* Start Entries *

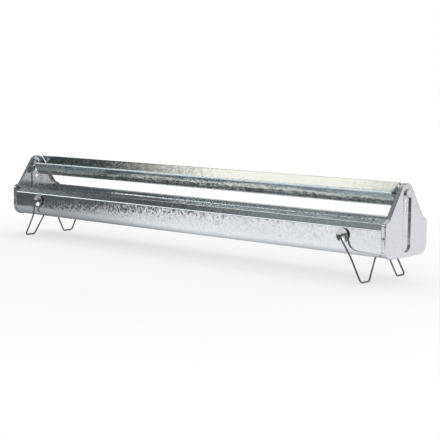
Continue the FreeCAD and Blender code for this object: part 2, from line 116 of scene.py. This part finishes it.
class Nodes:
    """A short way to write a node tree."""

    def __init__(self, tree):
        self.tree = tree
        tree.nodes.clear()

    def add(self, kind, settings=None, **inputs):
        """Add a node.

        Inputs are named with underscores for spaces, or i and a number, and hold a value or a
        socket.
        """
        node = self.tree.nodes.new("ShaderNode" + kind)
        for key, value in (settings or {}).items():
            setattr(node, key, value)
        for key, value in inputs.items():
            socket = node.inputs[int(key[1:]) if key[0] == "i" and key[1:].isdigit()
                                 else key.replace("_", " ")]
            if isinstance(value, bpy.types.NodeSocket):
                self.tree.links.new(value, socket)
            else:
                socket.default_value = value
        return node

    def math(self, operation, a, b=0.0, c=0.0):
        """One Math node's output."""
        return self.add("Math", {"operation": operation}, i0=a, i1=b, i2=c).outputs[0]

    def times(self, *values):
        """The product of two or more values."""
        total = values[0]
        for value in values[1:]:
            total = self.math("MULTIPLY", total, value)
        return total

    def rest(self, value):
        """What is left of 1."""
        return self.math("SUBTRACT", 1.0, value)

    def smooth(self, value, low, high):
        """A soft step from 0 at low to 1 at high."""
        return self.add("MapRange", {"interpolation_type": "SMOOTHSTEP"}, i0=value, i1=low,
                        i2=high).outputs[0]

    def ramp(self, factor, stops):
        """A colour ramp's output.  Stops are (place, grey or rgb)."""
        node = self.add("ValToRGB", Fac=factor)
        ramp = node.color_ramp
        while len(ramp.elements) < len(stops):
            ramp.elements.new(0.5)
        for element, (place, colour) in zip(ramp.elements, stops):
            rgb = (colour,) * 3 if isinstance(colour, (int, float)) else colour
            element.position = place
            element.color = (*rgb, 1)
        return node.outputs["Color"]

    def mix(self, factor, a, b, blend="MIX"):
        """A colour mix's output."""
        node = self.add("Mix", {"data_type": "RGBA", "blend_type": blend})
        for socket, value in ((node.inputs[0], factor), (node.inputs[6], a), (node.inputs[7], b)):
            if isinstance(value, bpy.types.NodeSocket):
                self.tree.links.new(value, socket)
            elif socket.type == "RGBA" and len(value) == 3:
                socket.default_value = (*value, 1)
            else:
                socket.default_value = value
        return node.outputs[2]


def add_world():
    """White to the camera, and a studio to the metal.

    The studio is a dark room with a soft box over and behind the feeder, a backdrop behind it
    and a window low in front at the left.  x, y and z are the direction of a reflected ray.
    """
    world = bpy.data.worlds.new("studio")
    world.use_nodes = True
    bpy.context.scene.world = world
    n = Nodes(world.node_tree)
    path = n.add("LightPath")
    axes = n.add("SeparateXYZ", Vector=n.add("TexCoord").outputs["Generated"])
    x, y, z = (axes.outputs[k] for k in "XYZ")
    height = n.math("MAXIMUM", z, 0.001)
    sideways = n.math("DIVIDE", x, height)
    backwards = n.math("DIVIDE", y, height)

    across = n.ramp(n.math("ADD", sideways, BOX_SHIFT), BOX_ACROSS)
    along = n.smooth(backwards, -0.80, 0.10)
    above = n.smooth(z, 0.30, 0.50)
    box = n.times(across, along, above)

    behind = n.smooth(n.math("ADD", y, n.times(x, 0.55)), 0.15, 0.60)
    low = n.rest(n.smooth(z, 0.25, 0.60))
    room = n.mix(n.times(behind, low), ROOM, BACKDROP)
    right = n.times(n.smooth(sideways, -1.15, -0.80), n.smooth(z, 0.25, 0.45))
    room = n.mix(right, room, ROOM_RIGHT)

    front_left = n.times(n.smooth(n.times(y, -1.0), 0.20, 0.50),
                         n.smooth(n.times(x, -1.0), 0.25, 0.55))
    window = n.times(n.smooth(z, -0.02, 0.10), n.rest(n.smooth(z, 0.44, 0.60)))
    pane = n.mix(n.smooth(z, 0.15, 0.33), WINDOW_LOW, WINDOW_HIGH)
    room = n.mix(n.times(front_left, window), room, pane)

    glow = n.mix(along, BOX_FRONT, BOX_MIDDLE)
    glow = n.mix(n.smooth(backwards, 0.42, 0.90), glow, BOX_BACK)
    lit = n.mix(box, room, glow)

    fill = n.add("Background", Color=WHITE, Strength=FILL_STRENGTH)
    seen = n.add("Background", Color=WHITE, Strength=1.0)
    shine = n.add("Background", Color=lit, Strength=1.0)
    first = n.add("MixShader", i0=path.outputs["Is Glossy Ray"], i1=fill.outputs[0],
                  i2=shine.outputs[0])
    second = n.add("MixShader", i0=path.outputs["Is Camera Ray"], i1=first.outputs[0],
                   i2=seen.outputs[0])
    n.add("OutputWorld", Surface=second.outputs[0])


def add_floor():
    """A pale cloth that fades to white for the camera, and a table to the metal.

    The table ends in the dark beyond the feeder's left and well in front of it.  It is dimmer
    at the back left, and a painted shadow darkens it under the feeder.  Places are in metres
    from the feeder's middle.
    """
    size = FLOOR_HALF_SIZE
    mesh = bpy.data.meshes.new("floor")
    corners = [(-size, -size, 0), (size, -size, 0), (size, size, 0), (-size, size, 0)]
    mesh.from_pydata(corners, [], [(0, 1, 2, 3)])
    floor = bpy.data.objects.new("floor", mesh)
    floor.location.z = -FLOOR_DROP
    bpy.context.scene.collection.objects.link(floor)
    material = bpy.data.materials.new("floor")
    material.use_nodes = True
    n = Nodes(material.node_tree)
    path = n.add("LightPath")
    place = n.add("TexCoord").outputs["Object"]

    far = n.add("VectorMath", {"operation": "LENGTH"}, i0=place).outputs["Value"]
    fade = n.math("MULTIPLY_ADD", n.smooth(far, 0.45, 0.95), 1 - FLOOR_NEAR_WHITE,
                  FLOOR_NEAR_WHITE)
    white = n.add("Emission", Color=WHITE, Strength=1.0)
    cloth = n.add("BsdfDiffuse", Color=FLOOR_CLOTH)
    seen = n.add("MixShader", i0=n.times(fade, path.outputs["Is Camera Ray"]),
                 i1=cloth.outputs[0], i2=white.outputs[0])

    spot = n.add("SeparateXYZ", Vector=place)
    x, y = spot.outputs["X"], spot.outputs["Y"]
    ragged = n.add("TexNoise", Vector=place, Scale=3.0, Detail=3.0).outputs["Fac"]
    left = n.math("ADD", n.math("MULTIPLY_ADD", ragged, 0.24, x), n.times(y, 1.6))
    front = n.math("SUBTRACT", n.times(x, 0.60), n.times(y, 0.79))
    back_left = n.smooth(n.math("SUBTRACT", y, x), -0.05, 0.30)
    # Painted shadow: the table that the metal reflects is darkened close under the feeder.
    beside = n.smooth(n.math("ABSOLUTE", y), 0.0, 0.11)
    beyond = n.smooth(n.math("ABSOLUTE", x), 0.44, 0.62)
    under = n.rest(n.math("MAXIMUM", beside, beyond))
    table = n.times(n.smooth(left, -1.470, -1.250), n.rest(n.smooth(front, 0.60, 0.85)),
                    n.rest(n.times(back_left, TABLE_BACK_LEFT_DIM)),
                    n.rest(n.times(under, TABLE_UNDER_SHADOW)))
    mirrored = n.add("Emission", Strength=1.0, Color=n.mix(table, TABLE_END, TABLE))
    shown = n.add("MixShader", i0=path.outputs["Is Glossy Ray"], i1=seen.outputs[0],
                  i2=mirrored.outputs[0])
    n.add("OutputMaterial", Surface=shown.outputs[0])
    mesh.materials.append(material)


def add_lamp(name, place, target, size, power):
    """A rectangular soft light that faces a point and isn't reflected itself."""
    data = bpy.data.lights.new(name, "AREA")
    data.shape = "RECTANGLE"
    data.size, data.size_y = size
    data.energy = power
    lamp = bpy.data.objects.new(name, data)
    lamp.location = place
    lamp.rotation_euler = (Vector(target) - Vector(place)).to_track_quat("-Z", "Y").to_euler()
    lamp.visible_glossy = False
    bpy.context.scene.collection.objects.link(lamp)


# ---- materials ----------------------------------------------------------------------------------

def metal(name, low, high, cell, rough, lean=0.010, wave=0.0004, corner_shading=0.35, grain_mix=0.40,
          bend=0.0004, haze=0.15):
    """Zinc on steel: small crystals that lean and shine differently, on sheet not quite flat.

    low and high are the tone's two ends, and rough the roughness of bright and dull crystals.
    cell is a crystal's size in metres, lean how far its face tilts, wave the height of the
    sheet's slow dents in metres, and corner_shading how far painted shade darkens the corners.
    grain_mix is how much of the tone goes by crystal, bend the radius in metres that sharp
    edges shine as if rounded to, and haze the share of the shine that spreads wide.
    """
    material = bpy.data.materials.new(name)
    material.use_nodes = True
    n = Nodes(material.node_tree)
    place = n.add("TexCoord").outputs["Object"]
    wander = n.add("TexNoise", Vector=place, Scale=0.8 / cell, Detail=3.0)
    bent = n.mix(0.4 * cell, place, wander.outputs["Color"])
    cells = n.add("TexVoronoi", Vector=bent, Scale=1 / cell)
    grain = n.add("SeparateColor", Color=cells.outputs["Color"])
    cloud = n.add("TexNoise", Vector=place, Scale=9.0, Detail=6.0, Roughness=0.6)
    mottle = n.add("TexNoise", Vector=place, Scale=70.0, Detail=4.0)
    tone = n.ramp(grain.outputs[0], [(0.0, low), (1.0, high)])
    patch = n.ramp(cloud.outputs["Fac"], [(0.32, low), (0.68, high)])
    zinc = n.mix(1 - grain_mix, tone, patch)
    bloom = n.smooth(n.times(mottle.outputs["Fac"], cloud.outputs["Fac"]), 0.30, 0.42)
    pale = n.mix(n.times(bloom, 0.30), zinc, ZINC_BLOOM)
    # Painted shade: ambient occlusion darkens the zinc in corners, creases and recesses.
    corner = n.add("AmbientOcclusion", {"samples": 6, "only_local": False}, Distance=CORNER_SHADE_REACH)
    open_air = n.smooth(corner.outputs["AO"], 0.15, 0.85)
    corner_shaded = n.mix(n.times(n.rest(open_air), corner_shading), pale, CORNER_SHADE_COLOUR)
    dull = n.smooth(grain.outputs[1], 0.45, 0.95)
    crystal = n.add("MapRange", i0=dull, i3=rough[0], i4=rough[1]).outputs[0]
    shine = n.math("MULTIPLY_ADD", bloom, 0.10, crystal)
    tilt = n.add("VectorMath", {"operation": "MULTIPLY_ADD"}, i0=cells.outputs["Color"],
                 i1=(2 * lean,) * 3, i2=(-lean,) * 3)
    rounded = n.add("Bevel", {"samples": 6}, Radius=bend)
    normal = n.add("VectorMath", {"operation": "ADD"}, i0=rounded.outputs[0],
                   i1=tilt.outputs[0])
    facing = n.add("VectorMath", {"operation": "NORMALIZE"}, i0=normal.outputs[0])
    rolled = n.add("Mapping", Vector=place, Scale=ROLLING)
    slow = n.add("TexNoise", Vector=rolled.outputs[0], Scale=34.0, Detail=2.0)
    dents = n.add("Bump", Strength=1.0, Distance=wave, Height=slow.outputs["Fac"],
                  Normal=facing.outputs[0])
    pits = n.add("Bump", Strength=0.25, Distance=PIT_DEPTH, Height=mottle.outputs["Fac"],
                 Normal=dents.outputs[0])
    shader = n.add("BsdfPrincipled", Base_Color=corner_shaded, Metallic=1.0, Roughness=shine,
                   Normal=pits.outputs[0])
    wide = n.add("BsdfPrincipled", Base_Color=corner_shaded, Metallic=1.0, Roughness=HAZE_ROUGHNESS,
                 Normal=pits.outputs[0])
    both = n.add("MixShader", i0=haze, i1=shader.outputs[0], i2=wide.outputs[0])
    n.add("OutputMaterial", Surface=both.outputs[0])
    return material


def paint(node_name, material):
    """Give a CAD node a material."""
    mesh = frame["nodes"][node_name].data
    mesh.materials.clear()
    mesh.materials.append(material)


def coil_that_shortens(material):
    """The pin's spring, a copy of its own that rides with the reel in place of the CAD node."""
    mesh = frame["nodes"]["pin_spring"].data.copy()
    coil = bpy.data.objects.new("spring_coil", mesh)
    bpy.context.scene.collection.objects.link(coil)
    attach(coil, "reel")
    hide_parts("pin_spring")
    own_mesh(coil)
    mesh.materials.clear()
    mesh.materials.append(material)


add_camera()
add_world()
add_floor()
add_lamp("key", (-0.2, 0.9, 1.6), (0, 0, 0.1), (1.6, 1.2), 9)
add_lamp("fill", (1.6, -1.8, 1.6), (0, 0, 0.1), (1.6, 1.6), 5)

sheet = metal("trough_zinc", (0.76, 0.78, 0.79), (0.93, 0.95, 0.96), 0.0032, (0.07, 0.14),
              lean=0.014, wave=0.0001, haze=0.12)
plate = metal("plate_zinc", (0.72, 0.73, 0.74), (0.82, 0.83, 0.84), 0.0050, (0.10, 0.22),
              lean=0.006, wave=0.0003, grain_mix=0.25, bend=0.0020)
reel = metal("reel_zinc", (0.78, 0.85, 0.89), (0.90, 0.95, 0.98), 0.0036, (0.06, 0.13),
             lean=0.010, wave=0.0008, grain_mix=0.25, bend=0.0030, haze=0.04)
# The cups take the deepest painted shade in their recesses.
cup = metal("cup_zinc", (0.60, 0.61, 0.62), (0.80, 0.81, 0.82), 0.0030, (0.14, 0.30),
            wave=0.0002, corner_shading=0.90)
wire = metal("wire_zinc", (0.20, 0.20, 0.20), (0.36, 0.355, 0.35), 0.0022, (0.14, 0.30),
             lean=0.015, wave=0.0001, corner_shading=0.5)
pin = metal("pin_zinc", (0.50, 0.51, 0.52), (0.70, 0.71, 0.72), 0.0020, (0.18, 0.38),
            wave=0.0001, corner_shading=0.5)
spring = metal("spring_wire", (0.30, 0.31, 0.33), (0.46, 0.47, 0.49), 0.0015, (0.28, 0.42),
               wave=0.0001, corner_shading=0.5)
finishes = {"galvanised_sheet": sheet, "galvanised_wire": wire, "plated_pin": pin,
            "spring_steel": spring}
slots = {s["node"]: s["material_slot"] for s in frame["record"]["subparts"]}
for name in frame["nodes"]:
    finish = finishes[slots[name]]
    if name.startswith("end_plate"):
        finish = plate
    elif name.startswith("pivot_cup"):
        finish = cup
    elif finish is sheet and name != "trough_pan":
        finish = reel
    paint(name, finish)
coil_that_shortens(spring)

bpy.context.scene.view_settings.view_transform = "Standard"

* End Entries *
* Start Entries *

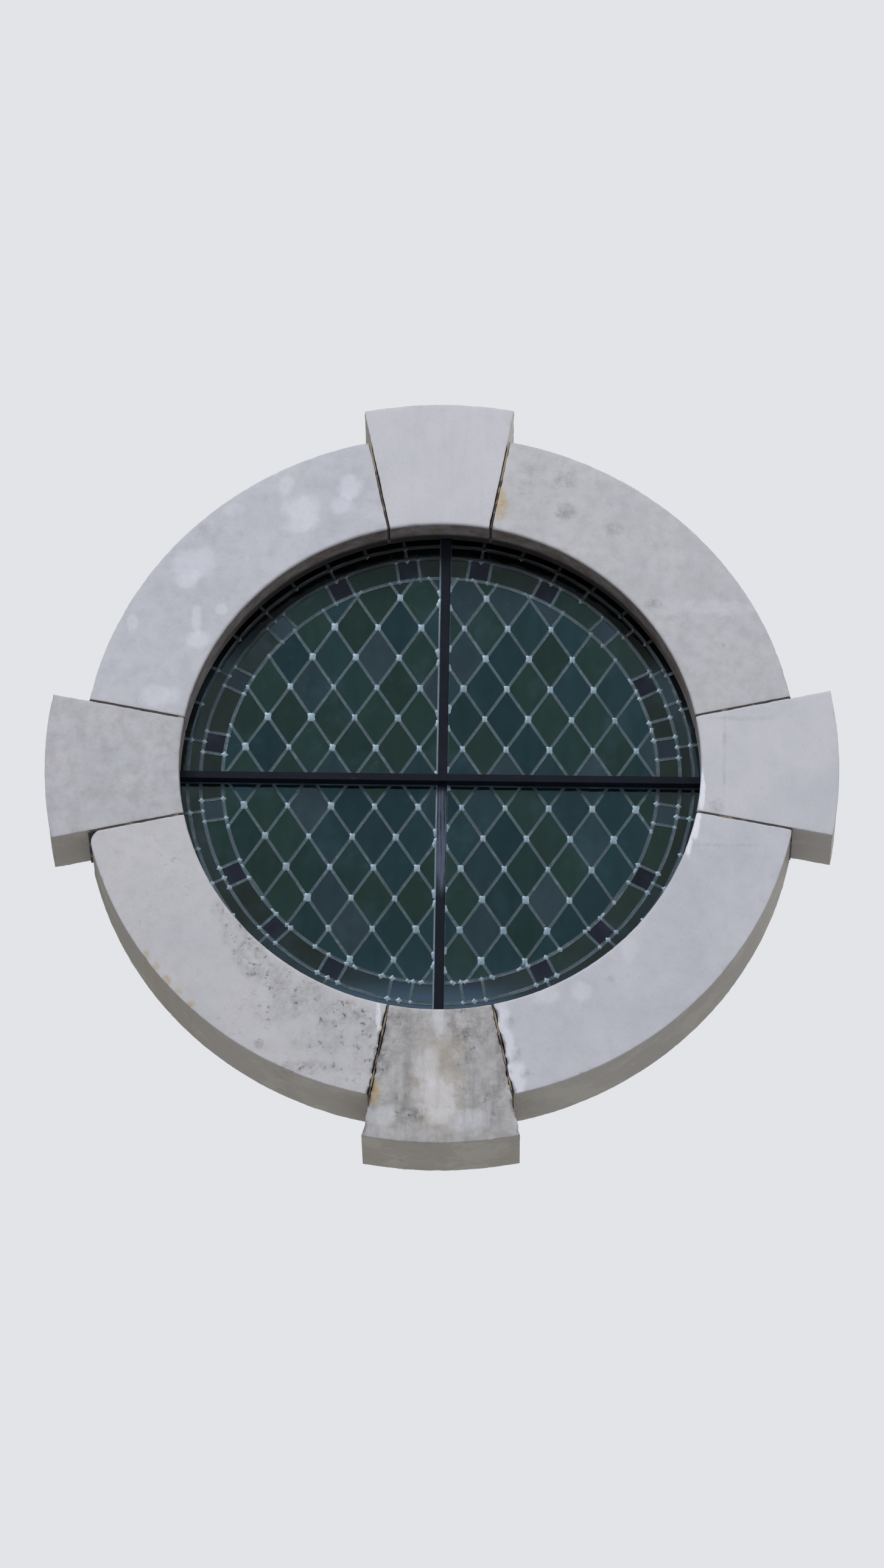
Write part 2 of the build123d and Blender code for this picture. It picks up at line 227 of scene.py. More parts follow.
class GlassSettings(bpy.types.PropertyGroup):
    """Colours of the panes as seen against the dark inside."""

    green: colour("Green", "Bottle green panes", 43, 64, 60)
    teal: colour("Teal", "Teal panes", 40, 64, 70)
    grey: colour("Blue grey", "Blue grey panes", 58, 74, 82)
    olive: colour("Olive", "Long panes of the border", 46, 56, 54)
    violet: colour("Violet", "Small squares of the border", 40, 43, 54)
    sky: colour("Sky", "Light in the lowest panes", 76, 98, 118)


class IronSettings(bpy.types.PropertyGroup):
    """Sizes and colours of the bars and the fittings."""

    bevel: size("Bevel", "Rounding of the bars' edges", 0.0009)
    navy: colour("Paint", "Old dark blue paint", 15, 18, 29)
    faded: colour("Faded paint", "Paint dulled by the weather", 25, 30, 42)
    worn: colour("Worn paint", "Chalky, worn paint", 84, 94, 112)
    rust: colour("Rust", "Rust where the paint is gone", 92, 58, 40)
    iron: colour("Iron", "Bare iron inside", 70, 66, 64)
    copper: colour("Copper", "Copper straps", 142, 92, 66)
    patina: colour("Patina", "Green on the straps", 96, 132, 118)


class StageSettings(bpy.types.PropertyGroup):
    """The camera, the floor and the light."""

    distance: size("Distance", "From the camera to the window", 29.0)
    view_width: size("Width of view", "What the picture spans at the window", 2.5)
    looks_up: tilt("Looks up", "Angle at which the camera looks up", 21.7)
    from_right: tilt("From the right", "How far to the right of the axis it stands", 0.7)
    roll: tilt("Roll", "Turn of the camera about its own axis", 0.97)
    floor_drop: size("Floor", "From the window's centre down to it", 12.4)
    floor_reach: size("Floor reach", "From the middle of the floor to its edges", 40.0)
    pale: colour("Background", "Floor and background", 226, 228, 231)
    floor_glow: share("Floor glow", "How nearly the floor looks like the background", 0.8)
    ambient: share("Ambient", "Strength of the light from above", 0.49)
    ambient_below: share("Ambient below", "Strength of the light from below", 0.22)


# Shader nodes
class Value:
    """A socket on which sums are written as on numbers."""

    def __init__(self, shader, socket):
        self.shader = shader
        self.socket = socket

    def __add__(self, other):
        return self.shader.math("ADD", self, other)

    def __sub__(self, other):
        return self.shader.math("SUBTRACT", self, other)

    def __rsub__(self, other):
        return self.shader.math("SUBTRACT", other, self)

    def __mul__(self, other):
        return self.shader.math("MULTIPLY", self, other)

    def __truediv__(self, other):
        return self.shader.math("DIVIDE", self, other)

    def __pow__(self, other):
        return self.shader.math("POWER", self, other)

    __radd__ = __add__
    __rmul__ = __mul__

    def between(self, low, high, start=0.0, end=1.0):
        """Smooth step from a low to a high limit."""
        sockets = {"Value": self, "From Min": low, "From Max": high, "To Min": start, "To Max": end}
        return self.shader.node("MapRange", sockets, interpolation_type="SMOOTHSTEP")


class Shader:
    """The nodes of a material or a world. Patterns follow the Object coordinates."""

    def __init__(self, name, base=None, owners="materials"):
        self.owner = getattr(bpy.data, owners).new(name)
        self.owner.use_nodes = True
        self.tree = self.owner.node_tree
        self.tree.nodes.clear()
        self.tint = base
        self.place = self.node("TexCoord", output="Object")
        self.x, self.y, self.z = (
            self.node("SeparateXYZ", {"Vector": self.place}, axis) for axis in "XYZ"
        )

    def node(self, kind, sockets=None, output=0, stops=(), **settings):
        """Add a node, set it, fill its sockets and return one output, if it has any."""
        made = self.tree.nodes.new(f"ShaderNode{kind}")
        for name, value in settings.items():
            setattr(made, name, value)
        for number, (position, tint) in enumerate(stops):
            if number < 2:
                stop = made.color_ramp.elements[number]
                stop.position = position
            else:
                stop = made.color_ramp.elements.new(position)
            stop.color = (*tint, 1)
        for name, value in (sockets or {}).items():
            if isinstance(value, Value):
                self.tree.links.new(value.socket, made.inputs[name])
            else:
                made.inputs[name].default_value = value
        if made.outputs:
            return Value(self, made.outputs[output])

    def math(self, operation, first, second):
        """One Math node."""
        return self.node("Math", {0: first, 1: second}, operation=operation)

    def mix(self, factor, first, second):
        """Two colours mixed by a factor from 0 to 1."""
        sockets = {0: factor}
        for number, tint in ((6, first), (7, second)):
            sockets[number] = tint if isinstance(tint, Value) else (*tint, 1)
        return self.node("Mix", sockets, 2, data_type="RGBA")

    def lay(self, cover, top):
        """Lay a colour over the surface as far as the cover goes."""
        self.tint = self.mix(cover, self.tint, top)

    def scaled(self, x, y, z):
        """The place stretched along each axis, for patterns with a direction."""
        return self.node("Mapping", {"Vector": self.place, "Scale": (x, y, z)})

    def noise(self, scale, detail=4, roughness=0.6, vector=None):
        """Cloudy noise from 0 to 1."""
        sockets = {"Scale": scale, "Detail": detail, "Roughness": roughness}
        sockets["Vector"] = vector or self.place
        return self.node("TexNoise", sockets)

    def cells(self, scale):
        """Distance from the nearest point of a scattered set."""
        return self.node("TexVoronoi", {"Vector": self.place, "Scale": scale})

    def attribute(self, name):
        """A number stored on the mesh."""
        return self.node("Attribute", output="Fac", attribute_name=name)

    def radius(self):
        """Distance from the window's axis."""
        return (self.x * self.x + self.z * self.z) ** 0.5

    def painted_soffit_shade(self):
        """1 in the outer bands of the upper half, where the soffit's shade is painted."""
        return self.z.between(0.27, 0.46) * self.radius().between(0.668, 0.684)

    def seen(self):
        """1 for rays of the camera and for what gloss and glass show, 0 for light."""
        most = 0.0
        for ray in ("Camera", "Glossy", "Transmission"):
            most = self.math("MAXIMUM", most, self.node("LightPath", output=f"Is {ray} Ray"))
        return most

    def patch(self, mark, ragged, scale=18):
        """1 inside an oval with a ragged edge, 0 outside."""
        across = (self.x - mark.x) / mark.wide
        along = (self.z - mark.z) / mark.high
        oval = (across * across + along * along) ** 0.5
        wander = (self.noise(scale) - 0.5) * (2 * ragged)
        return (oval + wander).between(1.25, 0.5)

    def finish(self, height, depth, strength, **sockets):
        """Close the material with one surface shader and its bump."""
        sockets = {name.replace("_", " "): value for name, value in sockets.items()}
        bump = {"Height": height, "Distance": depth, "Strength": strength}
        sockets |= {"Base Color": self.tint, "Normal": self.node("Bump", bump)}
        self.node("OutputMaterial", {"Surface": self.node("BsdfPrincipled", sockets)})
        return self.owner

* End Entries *

Your goal: Looking at the data above, return every line from the one with "Write part 2" down to the one with "and colours of", exactly and inclusively.

Complete response:
Write part 2 of the build123d and Blender code for this picture. It picks up at line 227 of scene.py. More parts follow.
class GlassSettings(bpy.types.PropertyGroup):
    """Colours of the panes as seen against the dark inside."""

    green: colour("Green", "Bottle green panes", 43, 64, 60)
    teal: colour("Teal", "Teal panes", 40, 64, 70)
    grey: colour("Blue grey", "Blue grey panes", 58, 74, 82)
    olive: colour("Olive", "Long panes of the border", 46, 56, 54)
    violet: colour("Violet", "Small squares of the border", 40, 43, 54)
    sky: colour("Sky", "Light in the lowest panes", 76, 98, 118)


class IronSettings(bpy.types.PropertyGroup):
    """Sizes and colours of the bars and the fittings."""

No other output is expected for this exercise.